I served former President Nixon and, at his direction, his estate and presidential library for nearly 30 years; Kathy equaled that, for a total of 60 between us. I was his chief of staff from 1984-90. I admired him for his peacemaking achievements and relentless diligence as an elder statesman. But even in those quieter years, he had his weaker moments. One morning, sitting opposite me in his office in 26 Federal Plaza in New York City, he ordered a little dirty trick. Angry at a prominent journalist, he told me to send the person an anonymous note saying that "we" knew something embarrassing. I didn't do it, and I hoped he wouldn't mention it again, which he didn't. If he had, I pray that I would've done the right thing.
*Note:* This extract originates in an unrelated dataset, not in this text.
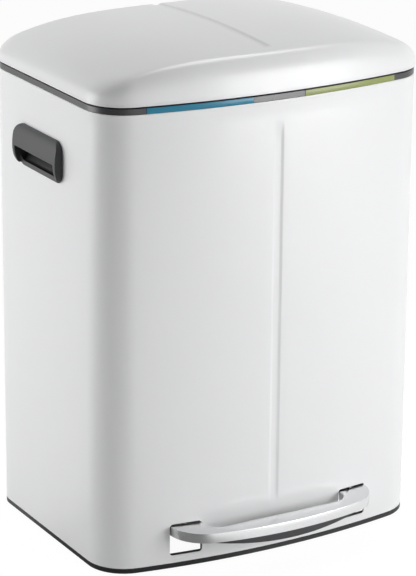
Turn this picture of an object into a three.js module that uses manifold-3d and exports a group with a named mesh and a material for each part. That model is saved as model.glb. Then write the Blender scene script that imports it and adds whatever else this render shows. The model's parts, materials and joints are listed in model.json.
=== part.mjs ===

Kathy, who succeeded me as Nixon's chief aide and was holding his hand when he died in 1994, also saved him from a humiliating crisis or two by saying no. It wasn't easy. Once, she reports, he was speechless with anger. She was afraid he was about to fire her. She's tougher than I am, and she held her ground. I can imagine it was a lot harder when Nixon was powerful and his young men wanted to keep their West Wing offices.
My apologies to Vincent Melidon for calling him "the late" in an earlier iteration of this post, and my thanks to his nurse, who corrected my error in a gracious comment.